A common experience is waiting too long because of sentimental logic. Investors tell themselves, “It has always gone up,” or “I will sell after one more lease,” or “Once I finish this repair, then I will decide.” But real estate decisions often become murkier, not clearer, when they are delayed without a plan. During that time, a seller-friendly market can soften, a tenant can move out, or a manageable repair can become a budget ambush with excellent timing and terrible manners.
There are also owners who sold and later wished they had done it sooner because the property had become mentally expensive. That phrase matters. A property can be financially okay and still mentally expensive. The bookkeeping, the phone calls, the contractor scheduling, the vacancies, the surprise notices from the city, and the constant low-grade worry all have a cost.

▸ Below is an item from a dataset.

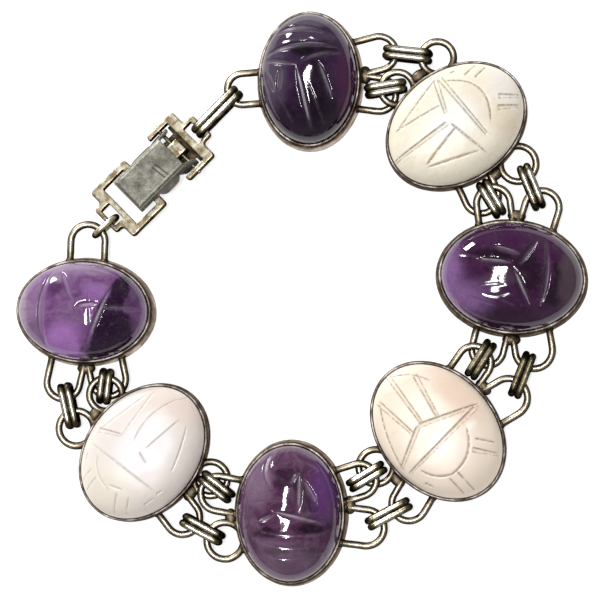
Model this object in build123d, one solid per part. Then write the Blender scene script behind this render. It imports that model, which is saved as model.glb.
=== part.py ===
from build123d import *
import os
from collections import namedtuple
from math import atan2, cos, degrees, hypot, radians, sin, tan

# A link bracelet of seven engraved oval stones, lying flat on the backs of its settings with the stones up.
# Millimetres. The origin is under the middle of the bracelet, at the surface that it lies on, with +Z up.

os.makedirs("parts", exist_ok=True)

# Driving dimensions

WIRE_D = 1.0  # round wire of the soldered loops
CROSSING_GAP = 0.12  # between two loops that cross over one another
LOOP_BURY = 1.2  # how far a loop's straight legs run on past the face of the wall
LEGGED_BEYOND = 1.95  # a loop that stands off further than this has straight legs

STRIP_WIDTH = 1.95  # double-ridged strip that the links are bent from
STRIP_THICKNESS = 0.65
STRIP_RIDGE_R = 0.5
LINK_PLAY = 0.12  # between a link and the loops inside it, above and below
LINK_BEND_R = 0.5  # inside the link's corners
LINK_LIFT = 0.08  # between the links and the surface
CLASP_LINK_LENGTH = 8.8

JUMP_WIRE_D = 0.85
JUMP_LENGTH = 4.8
JUMP_HEIGHT = 3.7

SEAT_HEIGHT = 0.6  # ledge that a stone sits on
SEAT_WIDTH = 1.1
STONE_GAP = 0.05  # between a stone and its setting
STONE_LEAN = 0.04  # how much wider a stone is at its seat than at its rim, as a share
STONE_FULLNESS = 0.69  # 0.55 would make the dome's outline a plain ellipse
GROOVE_DEPTH = 0.25
GROOVE_WIDTH = 0.32
TWIN_GROOVE_WIDTH = 0.5  # where two fine lines run side by side
SOLDER_R = 0.85
SOLDER_STANDOFF = 0.5

CLASP_PLACE = (-18.68, 18.88)
CLASP_HEIGHT = 1.9  # middle of the two frames above the surface
CLASP_TURN = 45.0
CLASP_ROLL = -10.0  # the side that faces the bracelet's middle lies higher
FRAME_THICKNESS = 1.1
FRAME_HALF_WIDTH = 4.46
FRAME_CORNER_R = 1.0
FRAME_EDGE_R = 0.2
CATCH_BODY = (-10.25, -3.6)  # from, to, along the clasp
CATCH_WINDOW = (-8.6, -4.7)
CATCH_WINDOW_HALF = 3.5
CATCH_STEP_END = -11.55
CATCH_STEP_HALF = 2.28
CATCH_EYE = (-10.9, -9.4)
CATCH_EYE_HALF = 1.5
HINGE_BODY = (0.7, 5.8)
HINGE_WINDOW_END = 4.2
HINGE_WINDOW_HALF = 3.72
HINGE_STEP_END = 7.5
HINGE_STEP_HALF = 2.0
HINGE_EYE = (5.2, 6.65)
HINGE_EYE_HALF = 1.45

PIN_X = 2.6
PIN_D = 0.6
PIN_PROUD = 0.15
PIN_FIT = 0.02  # radial, in the frame's arms and in the knuckle
LEVER_FIT = 0.05  # radial, so that the lever turns
LEVER_START = -6.95
LEVER_PLATE_END = 1.8
LEVER_TOP = 1.72
LEVER_TOP_HALF = 2.55
LEVER_FLARE = 28.0  # degrees that the lever's cheeks lean out
LEVER_UPRIGHT = 0.0  # height below which they are upright
LEVER_ROUND = 0.8
LEVER_NOSE_R = 0.55
LEVER_THICKNESS = 0.42
LEVER_SKIRT = 0.68  # underside of the cheeks over the catch frame
LEVER_EYE_R = 0.95
LEVER_REACH = 88.0  # degrees that the lever opens
CHEEK_MIDDLE = -1.5  # the cheeks' deep curve between the frames
CHEEK_HALF = 1.85
CHEEK_DROP = 1.1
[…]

Experienced investors learn that return is not measured only in dollars. It is also measured in time, focus, and flexibility.
On the flip side, some owners are glad they did not rush. They reviewed the numbers, improved management, adjusted rents, completed targeted repairs, and held through a rough patch. Their experience teaches another valuable lesson: selling should come after analysis, not frustration. A bad month is not always a bad property. The smart move is to compare the likely next three years of ownership against the likely net proceeds and next use of capital.
The most successful sellers tend to do three things well. First, they know their real numbers, not their hopeful numbers. Second, they plan taxes before the property goes on the market, not after the closing statement appears. Third, they think in terms of portfolio quality instead of emotional attachment. That mindset helps them sell with purpose rather than panic.
In the end, the experience many investors report is simple: selling works best when it feels less like quitting and more like reallocating. The property served a purpose. Then the indicators changed. A disciplined owner noticed. And that, more than flashy timing, is what usually creates a smart exit.